Candles were too expensive (especially beeswax ones) even for the lords of many castles. They used tallow candles (made with sheep or goat fat), flickering torches, or lamps burning fish oil to illuminate their Great Halls.

For decoration, the beams of the hall were often painted with patterns. Zodiac signs were among the favorites. Tapestries were hung on the walls (also making the environment somewhat warmer). There were wooden tables and benches, with cushions or embroidered tablecloths. There were also large carved wooden chests with elaborate locks that contained important documents, linens, or precious items to keep them away from thieves and mice.

The Bedroom

Rats were a problem for clothes, and in the bedroom, there was a pole for hanging clothes at night so that rats wouldn’t nibble on them. People didn’t wear anything to bed except maybe a nightcap (nightshirts weren’t worn until the 14th century), and they slept semi-upright.

The Kitchen

Food was roasted or boiled in cauldrons over the fire of a hearth made of large stone blocks. Dishwashing was done in a basin on the nearby stone floor.

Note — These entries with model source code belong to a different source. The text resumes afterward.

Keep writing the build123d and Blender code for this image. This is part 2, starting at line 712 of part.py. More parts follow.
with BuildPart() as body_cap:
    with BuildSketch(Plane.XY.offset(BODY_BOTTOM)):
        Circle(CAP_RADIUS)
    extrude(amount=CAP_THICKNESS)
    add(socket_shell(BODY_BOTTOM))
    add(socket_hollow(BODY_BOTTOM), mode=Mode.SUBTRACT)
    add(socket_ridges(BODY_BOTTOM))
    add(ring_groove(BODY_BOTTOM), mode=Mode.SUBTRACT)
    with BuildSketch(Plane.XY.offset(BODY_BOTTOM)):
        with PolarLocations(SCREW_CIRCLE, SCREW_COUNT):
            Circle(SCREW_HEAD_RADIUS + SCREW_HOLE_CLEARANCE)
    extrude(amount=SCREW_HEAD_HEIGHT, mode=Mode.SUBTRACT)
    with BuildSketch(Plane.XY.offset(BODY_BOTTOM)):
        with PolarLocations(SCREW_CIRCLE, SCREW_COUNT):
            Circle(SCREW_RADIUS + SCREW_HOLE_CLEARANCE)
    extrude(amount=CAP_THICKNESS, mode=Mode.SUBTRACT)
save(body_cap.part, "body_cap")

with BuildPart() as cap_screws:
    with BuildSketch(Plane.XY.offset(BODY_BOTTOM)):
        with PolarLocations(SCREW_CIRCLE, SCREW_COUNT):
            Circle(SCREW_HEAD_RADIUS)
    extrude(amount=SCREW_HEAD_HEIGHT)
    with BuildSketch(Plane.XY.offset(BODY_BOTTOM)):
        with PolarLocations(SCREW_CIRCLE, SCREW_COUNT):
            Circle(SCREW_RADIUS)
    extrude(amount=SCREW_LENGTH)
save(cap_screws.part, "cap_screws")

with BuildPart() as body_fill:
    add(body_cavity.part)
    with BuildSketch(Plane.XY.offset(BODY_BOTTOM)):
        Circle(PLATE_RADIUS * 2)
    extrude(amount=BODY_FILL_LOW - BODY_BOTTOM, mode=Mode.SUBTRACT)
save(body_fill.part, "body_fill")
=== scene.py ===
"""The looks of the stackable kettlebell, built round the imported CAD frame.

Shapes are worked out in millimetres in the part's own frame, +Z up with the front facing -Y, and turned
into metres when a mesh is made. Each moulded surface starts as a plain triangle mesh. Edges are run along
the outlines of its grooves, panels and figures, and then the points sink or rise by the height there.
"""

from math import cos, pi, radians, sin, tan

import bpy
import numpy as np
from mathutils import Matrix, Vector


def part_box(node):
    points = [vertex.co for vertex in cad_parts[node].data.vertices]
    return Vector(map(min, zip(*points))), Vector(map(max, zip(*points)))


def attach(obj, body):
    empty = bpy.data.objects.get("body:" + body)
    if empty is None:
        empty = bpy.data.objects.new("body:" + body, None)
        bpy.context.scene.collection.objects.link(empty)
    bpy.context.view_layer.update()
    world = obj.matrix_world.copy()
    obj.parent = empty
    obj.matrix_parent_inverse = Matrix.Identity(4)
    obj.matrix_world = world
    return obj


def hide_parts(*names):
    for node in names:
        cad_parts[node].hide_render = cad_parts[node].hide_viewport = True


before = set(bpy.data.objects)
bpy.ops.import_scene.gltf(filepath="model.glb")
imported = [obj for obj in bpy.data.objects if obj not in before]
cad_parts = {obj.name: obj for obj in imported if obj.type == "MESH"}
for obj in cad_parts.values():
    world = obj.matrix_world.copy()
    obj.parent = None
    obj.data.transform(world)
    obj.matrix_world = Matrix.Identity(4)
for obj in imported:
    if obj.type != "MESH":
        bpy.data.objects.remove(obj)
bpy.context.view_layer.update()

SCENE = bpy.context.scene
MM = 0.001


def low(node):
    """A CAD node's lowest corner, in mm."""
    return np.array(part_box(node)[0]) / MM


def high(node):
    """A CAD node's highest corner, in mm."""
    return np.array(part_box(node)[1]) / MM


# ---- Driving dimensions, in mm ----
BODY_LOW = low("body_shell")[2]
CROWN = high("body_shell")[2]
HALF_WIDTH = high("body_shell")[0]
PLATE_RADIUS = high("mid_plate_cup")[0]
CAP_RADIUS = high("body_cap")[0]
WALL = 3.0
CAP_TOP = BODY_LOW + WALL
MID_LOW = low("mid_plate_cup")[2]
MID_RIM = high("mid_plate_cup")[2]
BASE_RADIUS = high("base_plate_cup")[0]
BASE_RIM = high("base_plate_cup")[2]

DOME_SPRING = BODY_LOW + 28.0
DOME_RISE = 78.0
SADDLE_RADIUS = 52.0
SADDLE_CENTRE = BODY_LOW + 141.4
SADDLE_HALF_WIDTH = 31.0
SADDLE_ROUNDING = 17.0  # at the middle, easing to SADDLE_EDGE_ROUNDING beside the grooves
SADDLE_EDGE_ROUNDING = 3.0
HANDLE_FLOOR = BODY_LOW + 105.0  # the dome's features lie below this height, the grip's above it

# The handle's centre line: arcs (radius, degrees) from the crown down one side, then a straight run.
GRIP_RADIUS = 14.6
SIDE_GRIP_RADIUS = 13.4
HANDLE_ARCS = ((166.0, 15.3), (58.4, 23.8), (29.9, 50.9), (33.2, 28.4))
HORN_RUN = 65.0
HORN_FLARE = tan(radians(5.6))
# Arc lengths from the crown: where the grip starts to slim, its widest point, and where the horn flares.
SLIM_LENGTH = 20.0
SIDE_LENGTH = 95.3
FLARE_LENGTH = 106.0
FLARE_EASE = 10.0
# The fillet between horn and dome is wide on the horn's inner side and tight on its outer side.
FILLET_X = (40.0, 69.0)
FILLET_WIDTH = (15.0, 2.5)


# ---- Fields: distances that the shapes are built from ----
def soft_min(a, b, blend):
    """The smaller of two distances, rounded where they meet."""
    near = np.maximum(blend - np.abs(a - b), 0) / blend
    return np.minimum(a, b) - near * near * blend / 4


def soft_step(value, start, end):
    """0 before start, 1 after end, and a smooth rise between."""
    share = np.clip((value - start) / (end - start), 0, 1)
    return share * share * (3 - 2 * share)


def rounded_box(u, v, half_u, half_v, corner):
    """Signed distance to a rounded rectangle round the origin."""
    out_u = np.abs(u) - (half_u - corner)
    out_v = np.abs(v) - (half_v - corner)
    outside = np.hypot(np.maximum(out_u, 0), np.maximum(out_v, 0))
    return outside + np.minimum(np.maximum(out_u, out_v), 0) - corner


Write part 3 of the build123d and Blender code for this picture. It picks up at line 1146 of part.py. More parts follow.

A wealthy knight, his family, and guests ate well. Unlike most people, they had plenty of meat: deer, goose, rabbit, and hare. On Fridays and holidays, when meat was forbidden by the church, they ate fish or eels. If there was a special feast, kitchen staff were busy preparing wild boar, roasted swan, or even roasted peacock served with all its feathers as decoration. Other birds appreciated in the Middle Ages were doves, larks, thrushes, and finches. Some of these were caught by the lord and his friends while hunting with their falcons.

Sanitary Facilities

Where did people go to the bathroom when living in a castle? Many castles had stone toilets built over holes in the outer walls. These emptied into a pit much lower down. The Teutonic Knights (warrior monks from Central Europe) living in Malbork Castle in Poland were known to kill their enemies by inviting them to be guests at the castle and then throwing them into the toilet.

Medieval castles didn’t have bathrooms with running water, yet people enjoyed bathing. In some castles, next to the kitchen, there was a room where women bathed together.